Pra nossa sorte, o psiquismo avança, o eu expande. E a capacidade de pensar, de mediar a realidade através dos pensamentos e das palavras, de tolerar a frustração e adiar a satisfação, se apresentam como possibilidades de livrar o eu de um estado alucinatório, puramente cindido entre ele e a realidade, mediando as fronteiras psíquicas entre dentro-fora, interno-externo, criando o espaço-entre. Nesse espaço-entre, o outro passa a ser percebido em sua alteridade, a realidade é percebida em sua complexidade, para além do qualitativo “desagradável, ruim, tóxica” e o próprio sujeito pode se perceber também em suas cisões.

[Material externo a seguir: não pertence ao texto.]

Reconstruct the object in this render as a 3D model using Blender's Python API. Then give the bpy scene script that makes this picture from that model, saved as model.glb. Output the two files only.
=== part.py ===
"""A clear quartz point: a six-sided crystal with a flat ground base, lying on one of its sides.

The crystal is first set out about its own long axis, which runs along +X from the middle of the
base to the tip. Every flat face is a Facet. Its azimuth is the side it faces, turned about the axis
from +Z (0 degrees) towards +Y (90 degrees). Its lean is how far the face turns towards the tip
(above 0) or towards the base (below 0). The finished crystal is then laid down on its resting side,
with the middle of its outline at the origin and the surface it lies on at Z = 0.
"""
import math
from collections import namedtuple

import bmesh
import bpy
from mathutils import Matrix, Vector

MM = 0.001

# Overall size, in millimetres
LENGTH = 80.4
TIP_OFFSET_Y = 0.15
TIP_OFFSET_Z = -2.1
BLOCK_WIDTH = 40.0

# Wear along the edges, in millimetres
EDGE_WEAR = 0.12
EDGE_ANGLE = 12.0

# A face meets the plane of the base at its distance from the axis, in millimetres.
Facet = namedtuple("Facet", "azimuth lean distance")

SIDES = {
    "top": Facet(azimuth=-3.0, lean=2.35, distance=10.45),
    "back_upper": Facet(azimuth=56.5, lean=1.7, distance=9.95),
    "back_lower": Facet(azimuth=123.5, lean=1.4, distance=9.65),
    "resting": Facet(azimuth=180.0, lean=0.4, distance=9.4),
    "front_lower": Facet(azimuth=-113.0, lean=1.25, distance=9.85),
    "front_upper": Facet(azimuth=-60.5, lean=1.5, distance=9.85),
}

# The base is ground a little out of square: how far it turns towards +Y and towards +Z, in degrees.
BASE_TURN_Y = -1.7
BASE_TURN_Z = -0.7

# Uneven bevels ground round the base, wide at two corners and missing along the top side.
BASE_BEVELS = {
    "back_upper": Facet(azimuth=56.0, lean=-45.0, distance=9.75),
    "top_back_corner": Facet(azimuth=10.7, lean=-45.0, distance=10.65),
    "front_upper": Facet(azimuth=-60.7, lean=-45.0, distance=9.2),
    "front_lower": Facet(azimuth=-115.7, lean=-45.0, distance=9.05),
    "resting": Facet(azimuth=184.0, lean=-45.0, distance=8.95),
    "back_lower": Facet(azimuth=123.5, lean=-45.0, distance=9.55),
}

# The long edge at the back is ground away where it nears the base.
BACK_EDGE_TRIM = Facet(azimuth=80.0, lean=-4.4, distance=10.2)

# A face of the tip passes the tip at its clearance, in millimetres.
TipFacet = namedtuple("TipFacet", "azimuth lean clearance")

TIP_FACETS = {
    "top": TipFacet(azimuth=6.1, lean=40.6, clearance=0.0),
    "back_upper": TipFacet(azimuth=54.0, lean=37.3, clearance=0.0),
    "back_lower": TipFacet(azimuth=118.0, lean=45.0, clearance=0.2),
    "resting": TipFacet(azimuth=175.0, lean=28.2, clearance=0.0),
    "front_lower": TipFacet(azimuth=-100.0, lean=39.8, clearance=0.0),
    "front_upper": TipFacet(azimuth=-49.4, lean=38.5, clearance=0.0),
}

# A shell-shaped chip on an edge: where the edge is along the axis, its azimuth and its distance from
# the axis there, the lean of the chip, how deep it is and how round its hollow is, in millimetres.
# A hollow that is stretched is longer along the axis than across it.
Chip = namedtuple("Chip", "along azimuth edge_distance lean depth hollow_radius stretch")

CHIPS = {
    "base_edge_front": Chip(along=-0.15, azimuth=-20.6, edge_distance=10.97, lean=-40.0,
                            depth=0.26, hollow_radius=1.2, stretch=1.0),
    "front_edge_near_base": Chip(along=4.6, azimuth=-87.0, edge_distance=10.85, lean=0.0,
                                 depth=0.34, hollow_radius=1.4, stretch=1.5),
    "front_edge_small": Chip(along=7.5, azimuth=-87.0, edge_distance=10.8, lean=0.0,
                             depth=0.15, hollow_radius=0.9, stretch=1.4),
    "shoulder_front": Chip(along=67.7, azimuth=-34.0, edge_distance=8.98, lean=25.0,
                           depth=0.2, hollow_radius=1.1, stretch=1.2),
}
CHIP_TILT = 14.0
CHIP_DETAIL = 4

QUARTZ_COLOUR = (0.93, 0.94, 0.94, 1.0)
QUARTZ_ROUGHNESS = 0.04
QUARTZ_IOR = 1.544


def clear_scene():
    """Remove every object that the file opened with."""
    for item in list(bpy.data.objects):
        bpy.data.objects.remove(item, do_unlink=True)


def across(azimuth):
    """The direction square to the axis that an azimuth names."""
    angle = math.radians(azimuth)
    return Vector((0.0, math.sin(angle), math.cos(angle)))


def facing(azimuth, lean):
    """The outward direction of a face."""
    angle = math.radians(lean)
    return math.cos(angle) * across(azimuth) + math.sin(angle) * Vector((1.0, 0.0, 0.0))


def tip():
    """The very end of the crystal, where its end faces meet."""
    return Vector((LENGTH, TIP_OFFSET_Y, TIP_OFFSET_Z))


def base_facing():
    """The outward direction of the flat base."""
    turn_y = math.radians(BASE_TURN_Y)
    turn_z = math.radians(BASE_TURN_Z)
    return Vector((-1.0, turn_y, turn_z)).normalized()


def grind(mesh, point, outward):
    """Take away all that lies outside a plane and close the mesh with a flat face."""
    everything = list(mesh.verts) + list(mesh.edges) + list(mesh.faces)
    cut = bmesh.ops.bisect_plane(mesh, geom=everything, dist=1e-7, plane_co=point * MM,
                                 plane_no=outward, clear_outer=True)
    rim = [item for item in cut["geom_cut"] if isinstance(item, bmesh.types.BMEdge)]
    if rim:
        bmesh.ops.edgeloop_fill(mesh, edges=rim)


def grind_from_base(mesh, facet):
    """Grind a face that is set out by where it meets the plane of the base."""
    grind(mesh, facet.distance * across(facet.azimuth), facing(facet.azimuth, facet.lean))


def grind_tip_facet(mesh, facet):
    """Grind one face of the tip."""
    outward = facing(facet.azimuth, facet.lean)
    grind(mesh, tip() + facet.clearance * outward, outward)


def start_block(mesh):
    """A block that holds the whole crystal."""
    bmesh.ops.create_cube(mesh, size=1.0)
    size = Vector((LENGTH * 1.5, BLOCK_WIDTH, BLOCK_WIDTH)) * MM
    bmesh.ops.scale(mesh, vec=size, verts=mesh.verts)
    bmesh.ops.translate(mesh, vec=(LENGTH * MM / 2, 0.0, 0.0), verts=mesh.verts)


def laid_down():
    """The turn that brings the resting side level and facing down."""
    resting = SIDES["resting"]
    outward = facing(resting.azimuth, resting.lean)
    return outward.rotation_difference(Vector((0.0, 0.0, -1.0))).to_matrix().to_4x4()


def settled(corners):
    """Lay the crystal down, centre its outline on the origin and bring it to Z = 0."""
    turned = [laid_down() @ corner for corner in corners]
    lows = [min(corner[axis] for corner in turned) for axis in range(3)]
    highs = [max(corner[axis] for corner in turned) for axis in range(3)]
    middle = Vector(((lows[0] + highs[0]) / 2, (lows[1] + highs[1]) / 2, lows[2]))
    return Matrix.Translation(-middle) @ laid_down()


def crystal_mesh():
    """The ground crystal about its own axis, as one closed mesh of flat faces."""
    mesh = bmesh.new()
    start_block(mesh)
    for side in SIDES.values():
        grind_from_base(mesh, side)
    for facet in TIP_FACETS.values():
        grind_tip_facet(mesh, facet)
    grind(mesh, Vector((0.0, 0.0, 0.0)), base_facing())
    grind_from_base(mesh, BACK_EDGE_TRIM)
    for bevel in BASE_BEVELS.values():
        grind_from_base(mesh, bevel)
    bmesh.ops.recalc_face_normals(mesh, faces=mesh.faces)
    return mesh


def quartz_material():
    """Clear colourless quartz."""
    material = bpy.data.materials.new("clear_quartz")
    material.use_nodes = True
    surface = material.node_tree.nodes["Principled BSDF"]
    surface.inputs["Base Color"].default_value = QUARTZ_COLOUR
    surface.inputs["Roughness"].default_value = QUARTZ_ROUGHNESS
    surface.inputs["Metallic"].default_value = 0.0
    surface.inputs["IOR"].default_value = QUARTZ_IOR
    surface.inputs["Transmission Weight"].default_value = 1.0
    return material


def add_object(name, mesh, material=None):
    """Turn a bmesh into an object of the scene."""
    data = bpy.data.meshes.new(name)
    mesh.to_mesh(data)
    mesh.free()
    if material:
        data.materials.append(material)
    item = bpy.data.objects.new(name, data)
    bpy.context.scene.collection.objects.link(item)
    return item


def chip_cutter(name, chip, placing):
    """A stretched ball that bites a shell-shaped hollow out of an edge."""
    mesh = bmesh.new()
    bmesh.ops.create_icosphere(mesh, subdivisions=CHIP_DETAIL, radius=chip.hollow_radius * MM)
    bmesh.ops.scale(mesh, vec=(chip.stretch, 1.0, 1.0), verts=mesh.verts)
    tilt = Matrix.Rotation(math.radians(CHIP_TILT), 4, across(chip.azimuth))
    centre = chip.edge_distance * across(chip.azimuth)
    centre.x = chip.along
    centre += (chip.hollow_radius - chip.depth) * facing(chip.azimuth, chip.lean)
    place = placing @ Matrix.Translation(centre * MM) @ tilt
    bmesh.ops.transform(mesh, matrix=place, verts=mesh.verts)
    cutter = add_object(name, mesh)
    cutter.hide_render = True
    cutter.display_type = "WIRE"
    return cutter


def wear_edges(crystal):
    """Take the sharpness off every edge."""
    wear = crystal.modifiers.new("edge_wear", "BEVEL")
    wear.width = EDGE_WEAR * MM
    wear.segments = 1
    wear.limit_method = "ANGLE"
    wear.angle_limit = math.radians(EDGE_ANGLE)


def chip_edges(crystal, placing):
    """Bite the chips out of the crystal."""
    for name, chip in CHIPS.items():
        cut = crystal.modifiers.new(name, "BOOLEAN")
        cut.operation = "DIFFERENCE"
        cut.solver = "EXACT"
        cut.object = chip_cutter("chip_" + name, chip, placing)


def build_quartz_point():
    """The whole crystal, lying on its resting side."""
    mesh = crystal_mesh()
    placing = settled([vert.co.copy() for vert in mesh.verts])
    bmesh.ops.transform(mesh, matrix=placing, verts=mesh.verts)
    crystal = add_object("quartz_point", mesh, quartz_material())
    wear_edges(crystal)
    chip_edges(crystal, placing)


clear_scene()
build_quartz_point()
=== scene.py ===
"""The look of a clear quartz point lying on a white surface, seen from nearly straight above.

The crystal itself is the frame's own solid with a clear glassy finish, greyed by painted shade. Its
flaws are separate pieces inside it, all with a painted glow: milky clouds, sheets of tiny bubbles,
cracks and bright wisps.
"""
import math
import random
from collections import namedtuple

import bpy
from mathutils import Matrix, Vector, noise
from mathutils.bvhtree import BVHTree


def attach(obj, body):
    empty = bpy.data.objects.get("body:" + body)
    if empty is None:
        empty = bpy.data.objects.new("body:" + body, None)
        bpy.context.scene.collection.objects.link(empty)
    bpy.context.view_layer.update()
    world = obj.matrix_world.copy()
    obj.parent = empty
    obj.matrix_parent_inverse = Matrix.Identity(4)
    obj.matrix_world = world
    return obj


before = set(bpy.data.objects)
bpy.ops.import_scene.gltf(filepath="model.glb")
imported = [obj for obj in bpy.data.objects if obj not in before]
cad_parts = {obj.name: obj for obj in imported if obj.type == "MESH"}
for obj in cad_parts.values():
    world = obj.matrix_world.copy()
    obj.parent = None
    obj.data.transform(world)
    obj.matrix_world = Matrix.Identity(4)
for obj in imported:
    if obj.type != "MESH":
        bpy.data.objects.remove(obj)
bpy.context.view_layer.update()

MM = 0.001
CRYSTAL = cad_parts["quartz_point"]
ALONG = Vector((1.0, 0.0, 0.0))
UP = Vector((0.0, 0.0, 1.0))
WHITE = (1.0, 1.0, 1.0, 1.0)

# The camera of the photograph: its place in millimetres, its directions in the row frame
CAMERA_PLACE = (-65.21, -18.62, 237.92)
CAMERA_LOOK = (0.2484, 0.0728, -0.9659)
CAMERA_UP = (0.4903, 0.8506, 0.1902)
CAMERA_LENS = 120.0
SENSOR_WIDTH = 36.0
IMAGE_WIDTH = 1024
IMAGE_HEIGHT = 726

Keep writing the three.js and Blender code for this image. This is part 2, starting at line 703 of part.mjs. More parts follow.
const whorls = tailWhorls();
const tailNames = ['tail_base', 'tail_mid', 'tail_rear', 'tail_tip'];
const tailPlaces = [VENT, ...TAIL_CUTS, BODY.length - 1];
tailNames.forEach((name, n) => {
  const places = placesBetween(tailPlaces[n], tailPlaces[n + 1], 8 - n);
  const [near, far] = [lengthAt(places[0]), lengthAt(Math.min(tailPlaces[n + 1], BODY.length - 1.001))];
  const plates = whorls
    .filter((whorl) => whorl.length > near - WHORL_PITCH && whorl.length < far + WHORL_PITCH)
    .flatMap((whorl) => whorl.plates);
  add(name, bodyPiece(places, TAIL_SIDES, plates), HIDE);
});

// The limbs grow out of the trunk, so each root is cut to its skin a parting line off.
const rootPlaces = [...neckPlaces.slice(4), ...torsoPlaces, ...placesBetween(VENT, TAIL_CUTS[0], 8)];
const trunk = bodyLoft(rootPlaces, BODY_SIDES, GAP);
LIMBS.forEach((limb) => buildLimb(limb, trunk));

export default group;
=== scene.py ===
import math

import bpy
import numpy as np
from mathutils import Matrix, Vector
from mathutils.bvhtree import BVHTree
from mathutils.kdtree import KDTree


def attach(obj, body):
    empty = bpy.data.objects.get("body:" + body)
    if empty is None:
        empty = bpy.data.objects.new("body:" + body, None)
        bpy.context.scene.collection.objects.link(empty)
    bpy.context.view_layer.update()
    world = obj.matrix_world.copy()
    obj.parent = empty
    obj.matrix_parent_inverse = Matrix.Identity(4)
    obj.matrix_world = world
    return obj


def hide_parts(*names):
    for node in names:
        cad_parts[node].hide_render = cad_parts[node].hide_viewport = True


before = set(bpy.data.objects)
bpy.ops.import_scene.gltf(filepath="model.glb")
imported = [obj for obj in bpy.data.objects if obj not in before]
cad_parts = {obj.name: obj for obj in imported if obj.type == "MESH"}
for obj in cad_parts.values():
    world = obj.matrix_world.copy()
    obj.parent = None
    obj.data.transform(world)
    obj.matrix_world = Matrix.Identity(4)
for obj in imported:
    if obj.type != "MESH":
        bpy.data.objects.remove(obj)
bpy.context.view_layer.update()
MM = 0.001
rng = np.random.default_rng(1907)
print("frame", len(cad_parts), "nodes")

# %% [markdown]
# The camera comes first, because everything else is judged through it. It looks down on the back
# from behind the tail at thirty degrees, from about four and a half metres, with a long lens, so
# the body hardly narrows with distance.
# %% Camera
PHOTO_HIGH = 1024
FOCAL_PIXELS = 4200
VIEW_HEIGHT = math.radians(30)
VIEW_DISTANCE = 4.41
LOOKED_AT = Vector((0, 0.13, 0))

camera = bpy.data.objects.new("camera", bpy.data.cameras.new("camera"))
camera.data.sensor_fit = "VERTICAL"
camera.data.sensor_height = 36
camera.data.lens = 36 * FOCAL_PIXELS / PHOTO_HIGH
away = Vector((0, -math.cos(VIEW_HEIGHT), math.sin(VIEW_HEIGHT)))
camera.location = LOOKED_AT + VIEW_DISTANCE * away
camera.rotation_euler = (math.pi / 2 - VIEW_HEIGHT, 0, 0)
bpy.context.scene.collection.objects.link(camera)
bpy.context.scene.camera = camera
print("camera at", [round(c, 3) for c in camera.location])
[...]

Parece mais fácil quando não há questões, mas isso ocorre ao custo de um empobrecimento do eu, que afeta suas relações, sua capacidade de criação e de pensamento, bem como sua capacidade de organizar suas experiências e modificar a realidade. Nas palavras do psicanalista Contardo Calligaris, “a filosofia do contente é uma armadilha do consumo. A existência humana tem amplitude, que inclui medos, perdas, dores”.


É humana a necessidade de afastar aquilo que nos traz sofrimento e a tentativa de aplacar a dor de existir, é uma primeira defesa, que pode ser seguida de pensamento, implicação e possibilidade de elaboração. Mas esta é uma outra vibe!